Norse mythology

Njord and Skadi’s Marriage and Separation

At a Glance

  • Central figures: Skadi, jotunn huntress of the winter mountains and daughter of the giant Thjazi; and Njord, Aesir god of the sea and ruler of Noatun.
  • Setting: Asgard and the realms beyond it - the mountain fastness where Skadi hunts and the shore-hall of Njord; drawn from Norse myth as preserved in the Eddic tradition.
  • The turn: Skadi marches to Asgard to demand a blood price for her father Thjazi’s death, and the gods agree to give her a husband chosen by sight of feet alone - she reaches for Baldr and gets Njord.
  • The outcome: The marriage fails; nine nights in the mountains break Njord, nine nights by the sea break Skadi, and they part, each returning to their own realm.
  • The legacy: Thjazi’s eyes were set among the stars by the gods as part of the settlement, and Skadi - born a jotunn - remained counted among the Aesir after the marriage ended.

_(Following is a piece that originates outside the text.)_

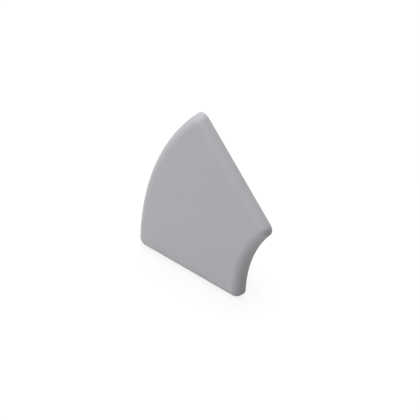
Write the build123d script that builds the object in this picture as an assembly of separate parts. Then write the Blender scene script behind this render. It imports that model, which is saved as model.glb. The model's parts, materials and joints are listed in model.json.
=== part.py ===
from build123d import *
from math import cos, radians, sin
import os

# End cap for a curved aluminium profile, whose section is a 45 degree piece of a ring.
# It is one moulding: a plate with a rounded edge, cored out and ribbed behind, and the
# pegs that plug it into the profile's cut end.
#
# Everything is drawn with the section in the XY plane, the seat plane at z = 0, the face
# towards +Z and the pegs towards -Z. The last step stands the cap upright, so that the
# face points to -Y, the pegs to +Y, and the section's lower straight side lies level.
# The origin is where the core peg's axis meets the seat plane.
# Lengths are in millimetres and angles in degrees.

# Section of the profile
inner_radius = 45.0       # of the concave side
section_width = 45.0      # from the concave side to the convex side
sector_angle = 45.0       # between the two straight sides

# Plate
edge_rounding = 3.0       # radius between the face and the sides
edge_straight = 1.0       # flat band of the sides, next to the profile
face_corner_radius = 0.1  # plan radius of the flat face's corners
face_wall = 2.0           # behind the flat face
rim_wall = 2.2            # width of the rim that seats on the profile

# Ribs behind the plate
rib_width = 1.2
rib_setback = 0.3         # from the seat plane down to the ribs
pocket_corner_radius = 0.4

# Core peg: a split tube for the profile's core bore
core_peg_radius = 5.0
core_peg_wall = 1.7
core_peg_length = 10.0    # beyond the seat plane
core_peg_lead_in = 1.0
core_slot_width = 1.2
core_slot_root = 1.5      # from the seat plane to the bottom of the slots
core_boss_wall = 1.6      # of the boss that carries the peg, beyond the peg's radius

# Cross pegs: two crossing webs each, for the profile's hollow chambers
cross_peg_radius = 3.5    # at the seat plane
cross_peg_draft = 1.0     # taper that lets the peg leave its mould
cross_peg_web = 1.6
cross_peg_fillet = 0.5    # in the corners between the webs
cross_peg_length = 8.0    # beyond the seat plane
cross_peg_lead_in = 0.8
outer_peg_inset = 10.0    # from the convex side to the two outer pegs
outer_peg_angle = 10.0    # from the middle line to each outer peg
inner_peg_inset = 9.0     # from the concave side to the inner peg

# Marks that the mould's ejector pins leave in the corner pockets
ejector_mark_radius = 1.5
ejector_mark_depth = 0.2

# Sizes that follow from the others
outer_radius = inner_radius + section_width
mean_radius = inner_radius + section_width / 2
plate_thickness = edge_straight + edge_rounding
pocket_depth = plate_thickness - face_wall
corner_radius = edge_rounding + face_corner_radius
first_angle = 180.0 - sector_angle
middle_angle = 180.0 - sector_angle / 2

# Centre of the section's arcs: the core peg, at the origin, is on the middle line
arc_centre = -mean_radius * Vector(cos(radians(middle_angle)), sin(radians(middle_angle)))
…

When Thjazi fell burning out of the sky, his daughter Skadi was not weeping. She was already reaching for her armor. She laced it on, strung her bow, and walked to Asgard to collect what was owed.

The gods had killed Thjazi. They had their reasons - he had stolen Idunn and her golden apples, and without those apples the Aesir aged and weakened until Loki went and got her back, and Thjazi chased him in eagle-shape and was brought down in fire at the gates of Asgard. Justified, perhaps. But Thjazi was still Skadi’s father, and a jotunn’s grief has teeth.

She made three demands. Her father’s eyes placed in the sky, so his memory would not simply end. A husband from among the Aesir. And someone had to make her laugh - a thing that seemed, to anyone who looked at her standing there in full armor, about as likely as Asgard melting.

The Feet of the Gods

The gods agreed to all of it. They took Thjazi’s eyes and threw them into the night sky, where they caught and held as two bright stars. That was the easy part.

For the husband, they devised a condition. Skadi could choose - but only by the feet. The gods lined up behind a curtain, and only their feet showed below the hem.

Skadi looked for the most beautiful feet in the row. She chose a pair that were clean, well-shaped, unscarred - the feet, she was certain, of Baldr. Baldr was the fairest of them. Everyone said so.

The curtain lifted.

It was Njord. God of the sea, master of winds and fishing grounds, ruler of Noatun on the shore. He was handsome enough - but he was not Baldr, and he was nothing like the cold peaks Skadi called home.

A bargain was a bargain.

Loki and the Goat

One demand remained. Someone had to make her laugh.

Loki managed it. He found a goat and tied a length of rope between his own beard and the animal’s horns. What followed was not dignified: the goat hauled one way, Loki hauled the other, both of them shrieking and stumbling, Loki’s face cycling through expressions of pain and outrage and absurd determination before he fell sprawling across the floor at Skadi’s feet, the picture of disaster.

Skadi laughed. A real laugh, brief and unwilling, but real.

The final demand was met. The marriage was set.

Nine Nights at Noatun

They tried to make it work. This is worth saying. Neither Njord nor Skadi simply refused and walked away. They negotiated - nine nights at his hall by the sea, nine nights at her hall in the mountains, back and forth, and see if it could be borne.

Noatun stood where the shore met open water. Salt air. Gulls calling from before dawn to after dark. The sound of waves constant, the smell of the sea on everything - the walls, the food, the blankets. For Njord, this was simply the sound of home. For Skadi, it was nine nights of seagulls screaming and the restless noise of a world that never went quiet.

She lasted the full nine nights. Then she said what needed to be said:

This is not my home. The birds woke me every morning before the sun, and the sea-noise never stopped. I cannot live here.

Nine Nights in the Mountains

Then Njord came to her mountains. Her hall sat high, where the snow held through midsummer and the only sounds were wind and the distant answer of wolves.

He lasted nine nights there too. Then he said:

I hated the wolves. All night they howled, and I woke each time thinking of the sea. I am not made for this cold. The mountains are lifeless to me.

Nine nights and nine nights, and they both knew. The sea could not winter over and the mountains could not thaw. They parted without cruelty, each going back to what was real for them.

Skadi’s Return to the Peaks

Skadi did not suffer for it. She went back to her mountains and took them whole again - the ski-trails down long slopes, the hunt in snow that showed every track clean, the wolves calling at night in a way she heard as company rather than grief. She took Ullr as her lover, the god of skiing and the bow, a hunter who understood the cold.

She had come to Asgard as an outsider, a jotunn armed for war. She left it still counted among the Aesir, a place she kept even after Njord had gone back to his waves. Her father’s eyes burned in the sky above both their halls. The marriage had lasted exactly as long as two people can stand a place that is not theirs - long enough to be certain, not a night longer.

Njord’s seabirds still call over Noatun at dawn. In the mountains, the wolves still answer.